The contemporary concept of recycling was born in the 20th century. Throughout history, people have always found ways to reuse materials that still had value even if they were no longer adequate for the purposes for which they had originally been designed or built. Wood that had originally been used in the construction of a barn, for example, could be used to make furniture or other items once the barn had reached its end of life (eol) phase in its life cycle (Torzewski). Clothing that no longer fit or was torn beyond repair could be cut up for use as rags. These are just two examples of the countless ways that various things have been repurposed after they reached eol status in the life cycle of their original purpose.

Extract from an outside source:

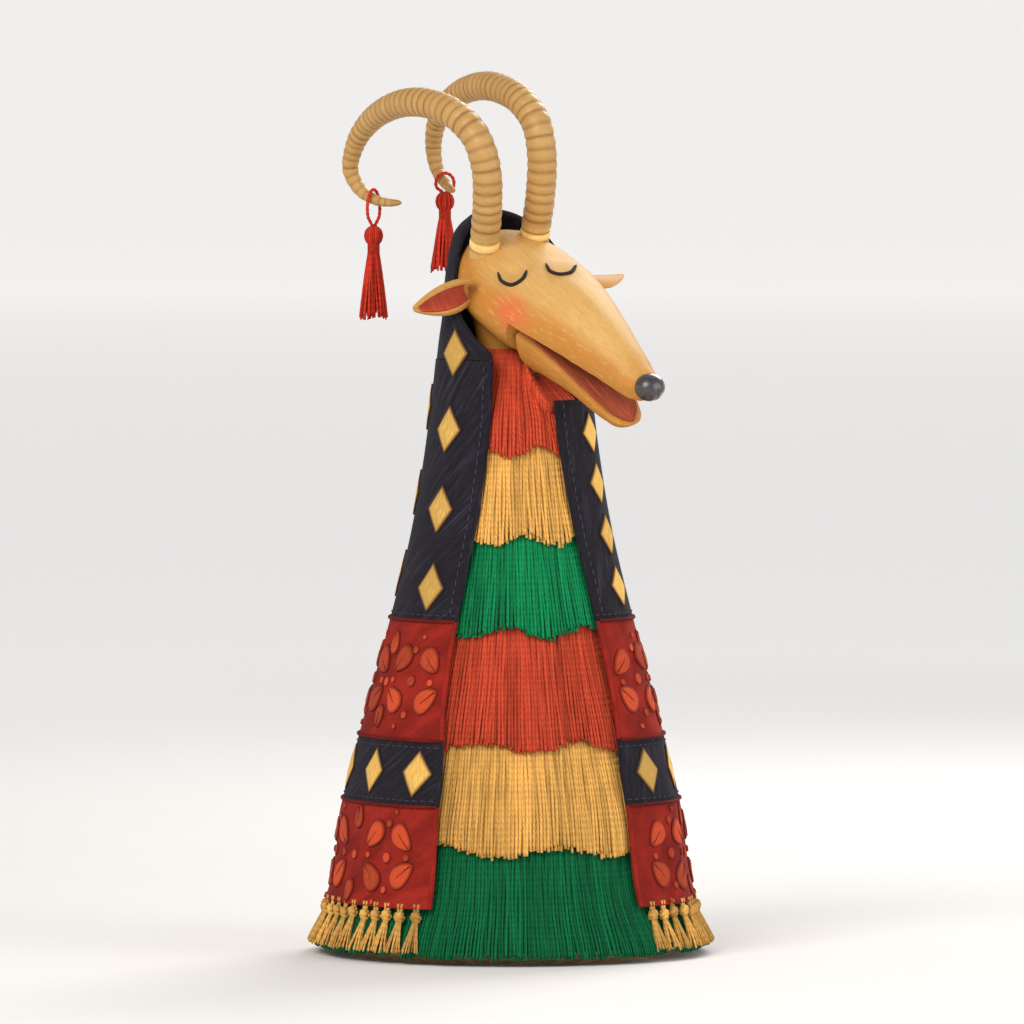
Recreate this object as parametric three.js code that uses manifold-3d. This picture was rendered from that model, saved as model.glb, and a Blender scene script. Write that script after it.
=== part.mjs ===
// Table-top folk goat figure: carved head on a post, clacking jaw on a pull
// rod, curled horns with tassels, hooded cape over a tiered fringe robe.
// Millimetres, +Z up, floor at z = 0, post axis at x = y = 0, robe opening -Y.
import * as THREE from 'three';
import Module from 'manifold-3d';

const wasm = await Module();
wasm.setup();

// ---------------------------------------------------------------- sizes
const GAP = 0.3;                    // air between two touching pieces
const BASE_RADIUS = 78;
const BASE_HEIGHT = 25;
const RECESS_RADIUS = 30;           // finger recess in the underside
const RECESS_DEPTH = 21;
const BRIDGE = [10, 3.4];           // width and thickness of the bar across the recess
const POST_RADIUS = 9;
const POST_TOP = 286;
const ROD_RADIUS = 2.4;
const ROD_CLEARANCE = 0.9;          // rod to bore of the post
const WIRE_RADIUS = 1.1;            // thin end of the rod through the jaw tail
const COLLAR_RADIUS = 4.5;          // pushes the tail up
const COLLAR_TOP = 310.8;
const BEAD_RADIUS = 4.2;            // draws the tail down
const BEAD_AT = 331;
const KNOB_RADIUS = 11;
const KNOB_HEIGHT = 7;
const FORMER_WALL = 5;              // paper cone under the garment
const KNOB_LIFT = 10.2;                // knob above the floor at rest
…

The use of items and materials for new purposes after they reach eol status has been going on for as long as humanity has been able to make clothes and furniture and toys and houses. What we think of as “recycling” today, however, is a more recent development. The act of taking certain specific materials and dismantling, shredding, melting, or otherwise destroying them for the purpose of making something entirely new from them has only been going on for a few decades. The idea hs its roots in the ear of World War II, where the public was encouraged to be as frugal as possible, and to re-use or re-purpose whatever household items and materials they could in order to save money and to allow valuable public resources to be used for the war effort whenever possible (Torzewski). This public perception of recycling became even more firmly established in the 1970s when a recycling “symbol” was created (Team Tree Hugger).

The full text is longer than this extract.